UBC Theses and Dissertations
Language through literature : real language experiences in an ESL adult classroom Kim, Won
A linear view of second language acquisition (SLA) process is still dominant in adult ESL classes where linguistically-based meaning-making at a sentence level is the focus of instruction and learners are regarded as passive information processors. These classrooms often presuppose the separation of language and social context as well as of language competence and language performance. The thesis reports on a three-month long descriptive case study of an ESL class at a private language institute in Canada with international advanced-level adult learners employing literature-based second language (L2) instruction (LBLI). Based on the findings of the study, this study intended to suggest pedagogical implications to extend its feasibility as an alternative L2 teaching paradigm in light of Johnson’s (2004) new model of SLA, namely “dialogical approach” based on Vygotsky’s Sociocultural theory and Bakhtin’s Literary theory. The study aimed to investigate 1) the nature of teaching practices of the instruction, and 2) students’ learning experiences with such instruction in an effort to contribute to the further scholarly discussion of “how” literature is being and can/should be incorporated for the development of L2. Data was collected through weekly class observations, interviews with the instructor as well as three voluntary students, questionnaires with the whole class, and analysis of written documents. Findings reveal that the essence of Johnson’s SLA model (2004) was evident in this particular class with LBLI where both language learning and language use co-occurred in interactive practices with literature that served not only as a sociocultural resource for language as speech, but also as a source for evoking meaningful interactions. The study also highlights that this content-rich instruction fostered contextualized, real, not just realistic language experiences encompassing the genuine negotiation of meaning while promoting students’ sense of independence as language users.
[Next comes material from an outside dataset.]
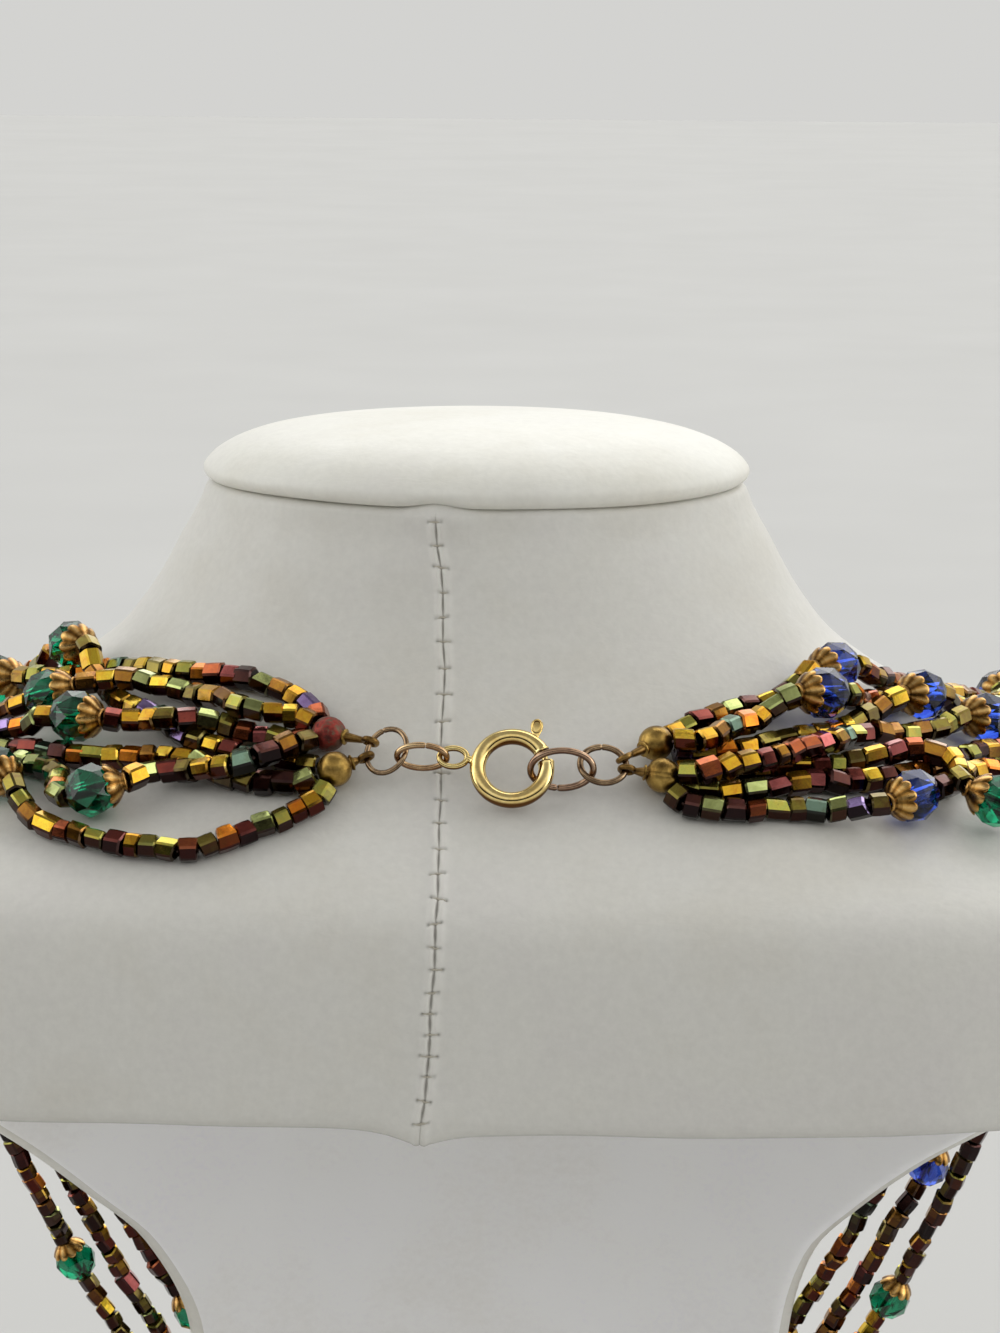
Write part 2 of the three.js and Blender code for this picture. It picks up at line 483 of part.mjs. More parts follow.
// ---------------------------------------------------------------- pieces
const root = new THREE.Group();
root.name = "necklace";
function piece(name, geometry, colour, roughness, metalness) {
  const mesh = new THREE.Mesh(geometry, new THREE.MeshStandardMaterial({ color: colour, roughness, metalness }));
  mesh.name = name;
  root.add(mesh);
}
const lifted = (g) => g.translate(0, 0, SEAM_Z);

// Bust: shell open below, with the front carried on down as a panel to the foot.
function bustBody() {
  const outer = [], inner = [];
  for (const h of [TOP_H, TOP_H - 0.9, -8, -16, -22.5, -28, -33, -38, -42, -46, -51, RIM_H])
    outer.push(Array.from({ length: SEGS }, (_, k) => skin((360 * k) / SEGS, h, h === TOP_H ? 1.1 : 0)));
  for (const h of [RIM_H - 0.5, -50, -43, -36, -28, -18, TOP_H - ROOF])
    inner.push(Array.from({ length: SEGS }, (_, k) => { const p = skin((360 * k) / SEGS, h, WALL); return h < -20 && h > -50 ? [p[0], p[1], h - 2.5] : p; }));
  const shell = solidOf(loftOut(outer)).subtract(solidOf(loftOut(inner)));
  const rows = [];
  const hs = [-62, -72, -84, -97, -107, -113, -121, -130, -145, -175, -205, -(SEAM_Z - FOOT_T - GAP)];
  for (const h of hs) {
    const [ax, , , , nf] = rowAt(LEVELS, h), loop = [];
    const [left, right] = rowAt(PANEL, h).map((w) => (180 / Math.PI) * Math.asin(Math.pow(Math.min(w, ax - 0.4) / ax, nf / 2)));
    const phi = (k) => 180 - right + ((left + right) * k) / FRONT_COLS;
    for (let k = 0; k <= FRONT_COLS; k++) loop.push(skin(phi(k), h, 0.02));
    for (let k = FRONT_COLS; k >= 0; k--) loop.push(skin(phi(k), h, WALL));
    rows.push(loop);
  }
  // end faces of the panel are strips, since its section is a thin arc
  const n = rows[0].length, verts = rows.flat();
  const build = (flip) => {
    const faces = [];
    const put = (a, b, c) => faces.push(flip ? [a, c, b] : [a, b, c]);
    for (let r = 0; r + 1 < rows.length; r++)
      for (let i = 0; i < n; i++) {
        const a = r * n + i, b = r * n + ((i + 1) % n);
        put(a, b, b + n); put(a, b + n, a + n);
      }
    for (const [r, up] of [[0, true], [rows.length - 1, false]])
      for (let k = 0; k < FRONT_COLS; k++) {
        const a = r * n + k, b = a + 1, d = r * n + (n - 1 - k), c = d - 1;
        if (up) { put(a, c, b); put(a, d, c); } else { put(a, b, c); put(a, c, d); }
      }
    return geometryOf(verts, faces);
  };
  let g = build(false);
  if (solidOf(g).volume() < 0) g = build(true);
  return geometryFrom(shell.add(solidOf(g)));
}
piece("bust_body", lifted(bustBody()), 0xeeece6, 0.55, 0);
piece("bust_cap", lifted(loftOut(CAP.map(([z, k]) => Array.from({ length: SEGS }, (_, i) => {
  const p = skin((360 * i) / SEGS, 0);
  return [p[0] * k, p[1] * k, z];
})))), 0xf2f1ea, 0.5, 0);
const footRow = (z, grow) => Array.from({ length: 32 }, (_, i) => {
  const q = (2 * Math.PI * (i + 0.5)) / 32, s = Math.sin(q), c = Math.cos(q);
  return [(FOOT_W + grow) * sgn(s) * Math.abs(s) ** 0.5, FOOT_Y - (FOOT_D + grow) * sgn(c) * Math.abs(c) ** 0.5, z];
});
piece("bust_foot", loftOut([footRow(0, -1), footRow(1, 0), footRow(FOOT_T - 1, 0), footRow(FOOT_T, -1)]), 0xeeece6, 0.55, 0);

// Knot covers with their loops.
function tip([bp, bh, bl, lp, lh, ll]) {
  const b = onSkin(bp, bh, bl), l = onSkin(lp, lh, ll), d = unit(sub(l, b));
  const n = unit(sub([0, 0.588, 0.809], d.map((v) => v * dot([0, 0.588, 0.809], d)))); // the loop lies across the ring it holds
  const f = { n, e1: d, e2: cross(n, d) };
  const R = 0.85, wire = 0.3;
  const ballLoops = [];
  const u = unit(cross(d, [0, 0, 1])), w = cross(d, u);
  for (let k = 1; k < 7; k++) {
    const q = (Math.PI * k) / 7;
    ballLoops.push(Array.from({ length: 10 }, (_, i) => add(add(add(b, d, -BALL_R * Math.cos(q)), u, BALL_R * Math.sin(q) * Math.cos((2 * Math.PI * i) / 10)), w, BALL_R * Math.sin(q) * Math.sin((2 * Math.PI * i) / 10))));
  }
  const ball = solidOf(loftOut(ballLoops));
  const reach = len(sub(l, b)) - R;
  const stem = solidOf(tube([add(b, d, BALL_R - 0.5), add(b, d, reach + 0.1)], [0.75, 0.36], 6));
  const loop = solidOf(around(l, f, R, R, disc(wire, 6), 0, 360, 12));
  return geometryFrom(ball.add(stem).add(loop));
}
piece("tip_lu", lifted(tip(TIPS.tip_lu)), 0x6e3a2a, 0.6, 0.7);
piece("tip_ll", lifted(tip(TIPS.tip_ll)), 0x8a6d35, 0.5, 0.9);
piece("tip_ru", lifted(tip(TIPS.tip_ru)), 0x8f7138, 0.5, 0.9);
piece("tip_rl", lifted(tip(TIPS.tip_rl)), 0x8f7138, 0.5, 0.9);

for (const [name, [phi, h, lift, a, b, wire, up, turn]] of Object.entries(RINGS))
  piece(name, lifted(around(onSkin(phi, h, lift), ringFrame(up, turn), a, b, disc(wire, 6), 0, 360, 18)), name.startsWith("jump") ? 0x7a6048 : 0xa07c5c, 0.4, 0.95);

// Spring ring: a tube open between 12 and 35 degrees, with a sleeve for the sliding wire.
const C = onSkin(CLASP.phi, CLASP.h, CLASP.lift), CF = ringFrame(CLASP.up, 0);
const ringSolid = () => {
  const arc = (profile, from, to, steps) => solidOf(around(C, CF, RING_R, RING_R, profile, from, to, steps));
  let s = arc(disc(RING_TUBE, 8), 35, 372, 25);
  s = s.subtract(arc(disc(0.66, 8), 33, 96, 9)).subtract(arc(disc(0.66, 8), 2, 14, 2));
  s = s.subtract(arc(box(0.1, 1.4, 0.42), 43, 89.5, 6)); // slot for the thumb tab
  // small eye fixed to the ring's left side
  const eye = add(add(C, CF.e1, -(RING_R + RING_TUBE + 2.05)), CF.e2, 1.3);
  const eyeRing = solidOf(around(eye, CF, 1.65, 1.2, disc(0.34, 6), 0, 360, 14));
  const neck = solidOf(tube([add(eye, CF.e1, 1.55), add(add(C, CF.e1, -(RING_R + 0.45)), CF.e2, 0.8)], [0.42, 0.55], 6));
  return s.add(eyeRing).add(neck);
};
piece("clasp_ring", lifted(geometryFrom(ringSolid())), 0xc9962e, 0.25, 1);
const gate = () => {
  const wire = solidOf(around(C, CF, RING_R, RING_R, disc(0.4, 6), 5.5, 62, 8));
  const at = (deg, r) => add(add(C, CF.e1, r * Math.cos(rad(deg))), CF.e2, r * Math.sin(rad(deg)));
  const a = at(52, RING_R), b = at(55.5, RING_R + 1.1), c = at(61.5, RING_R + 2.6);
  const bar = (p, q, w0, w1) => {
    const d = unit(sub(q, p)), side = cross(CF.n, d);
    const loop = (o, w) => [[-w, -0.24], [w, -0.24], [w, 0.24], [-w, 0.24]].map(([x, n]) => add(add(o, side, x), CF.n, n));
    return solidOf(loftOut([loop(p, w0), loop(q, w1)]));
  };
  return geometryFrom(wire.add(bar(a, b, 0.3, 0.36)).add(bar(add(b, sub(a, b), 0.15), c, 0.38, 0.62)));
};
piece("clasp_gate", lifted(gate()), 0xc9962e, 0.25, 1);

// Fewest points that stay within tol of a stretch of the route.
function thin(points, from, to, tol, keep) {
  let worst = 0, at = -1;
  const a = points[from], b = points[to], d = unit(sub(b, a));
  for (let i = from + 1; i < to; i++) {
    const v = sub(points[i], a), off = len(add(v, d, -dot(v, d)));
    if (off > worst) { worst = off; at = i; }
  }
  if (at >= 0 && (worst > tol || to - from > 14)) {
    if (worst <= tol) at = Math.round((from + to) / 2);
    thin(points, from, at, tol, keep);
    thin(points, at, to, tol, keep);
  } else keep.push(to);
}
const GREEN = 0x0f7a4a, BLUE = 0x1c2f9c, SEED = 0x6b5a22;
// Glass beads nearest the clasp are pieces of their own.
const order = strands.flatMap((st, k) => st.glass.map((g, j) => ({ g, st, k, near: Math.min(j, st.glass.length - 1 - j), j })))
  .sort((p, q) => p.near - q.near || p.k - q.k || p.j - q.j);
order.forEach((o, i) => { o.g.own = i < OWN_GLASS; });
for (const st of strands) {
  const n = st.at.length - 1;
  // stations: thinned route, with exact rings at each glass bead
  const ranges = st.glass.map((g) => ({ g, lo: g.lo, hi: g.hi }));
  const pts = [], radii = [], along = [];
  const push = (p, r, t) => { pts.push(p); radii.push(r); along.push(t); };
  // bare thread from just off the knot cover to the first seed
  const knot = (tip, p) => { const b = onSkin(...TIPS[tip].slice(0, 3)); return add(b, unit(sub(p, b)), BALL_R + GAP + 0.05); };
  push(knot(st.leftTip, st.at[0]), THREAD_R);
  push(st.at[0], THREAD_R);
  let from = 0;
  const stretch = (a, b) => {
    const keep = [];
    thin(st.at, a, b, 0.32, keep);
    keep.forEach((i) => push(st.at[i], i === n ? THREAD_R : SEED_R));
  };
  push(add(st.at[0], unit(sub(st.at[1], st.at[0])), 0.6), SEED_R);
  for (const { g, lo, hi } of ranges) {
    stretch(from, lo);
    const dir = g.side > 0 ? g.dir : g.dir.map((v) => -v); // along the points
    const rings = g.own
      ? [[-4.45, SEED_R], [-4.3, THREAD_R], [3.4, THREAD_R], [3.55, SEED_R]]
      : [[-4.3, SEED_R], ...GLASS.slice(1, -1), [3.3, SEED_R]];
    const ordered = g.side > 0 ? rings : rings.map(([d, r]) => [-d, r]).reverse();
    for (const [d, r] of ordered) push(add(g.at, dir, d), r, dir);
    from = hi;
    push(st.at[hi], SEED_R);
  }
  stretch(from, n);
  // the last ring narrows into the knot cover
  pts.splice(pts.length - 1, 0, add(st.at[n], unit(sub(st.at[n - 1], st.at[n])), 0.6));
  radii.splice(radii.length - 1, 0, SEED_R);
  along.splice(along.length - 1, 0, undefined);
  push(knot(st.rightTip, st.at[n]), THREAD_R);
  piece(st.name, lifted(tube(pts, radii, STRAND_SIDES, along)), SEED, 0.35, 0.6);
  st.glass.forEach((g, j) => {
    if (!g.own) return;
    const profile = [[-3.95, BORE_R], ...GLASS.slice(1, -1), [3.1, BORE_R]];
    const name = "glass_" + st.name.slice(-1) + "_" + String(j + 1).padStart(2, "0");
    const blue = g.side < 0 && st.name !== "strand_7";
    piece(name, lifted(turned(g.at, g.dir, profile, 7)), blue ? BLUE : GREEN, 0.08, 0);
  });
}
export { strands, SEAM_Z, C, CF };
export default root;
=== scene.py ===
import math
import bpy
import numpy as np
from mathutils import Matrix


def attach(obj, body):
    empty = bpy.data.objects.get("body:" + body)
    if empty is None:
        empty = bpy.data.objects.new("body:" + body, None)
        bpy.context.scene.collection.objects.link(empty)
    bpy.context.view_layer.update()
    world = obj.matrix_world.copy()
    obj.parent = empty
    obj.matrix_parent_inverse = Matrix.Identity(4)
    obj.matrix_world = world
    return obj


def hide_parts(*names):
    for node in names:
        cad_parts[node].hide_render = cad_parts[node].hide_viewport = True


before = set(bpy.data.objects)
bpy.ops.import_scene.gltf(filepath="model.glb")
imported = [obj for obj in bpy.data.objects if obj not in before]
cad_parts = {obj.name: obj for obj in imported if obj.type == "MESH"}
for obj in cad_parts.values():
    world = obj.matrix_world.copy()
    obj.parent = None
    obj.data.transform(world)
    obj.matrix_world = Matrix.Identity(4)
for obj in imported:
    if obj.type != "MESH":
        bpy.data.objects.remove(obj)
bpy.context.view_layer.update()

# Looks of the layered beaded necklace on its neck bust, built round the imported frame.
#
# Lengths are in millimetres with the cap's seam at level 0 until a mesh is made; put() turns
# them into metres in the row frame. Every random choice comes from one seeded generator.
BUST, LEVER = "necklace_on_bust", "clasp_lever"
rng = np.random.default_rng(11)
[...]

Together with implications for curriculum developers, policy makers, teacher educators, and students, the thesis concludes with pedagogical implications for its successful implementation in various ESL and EFL contexts by discussing different facets of L2 pedagogy, including text selection criteria, classroom discourse, participation structures, students’ and teachers’ roles, extended reading activities, and other preliminary pedagogical issues.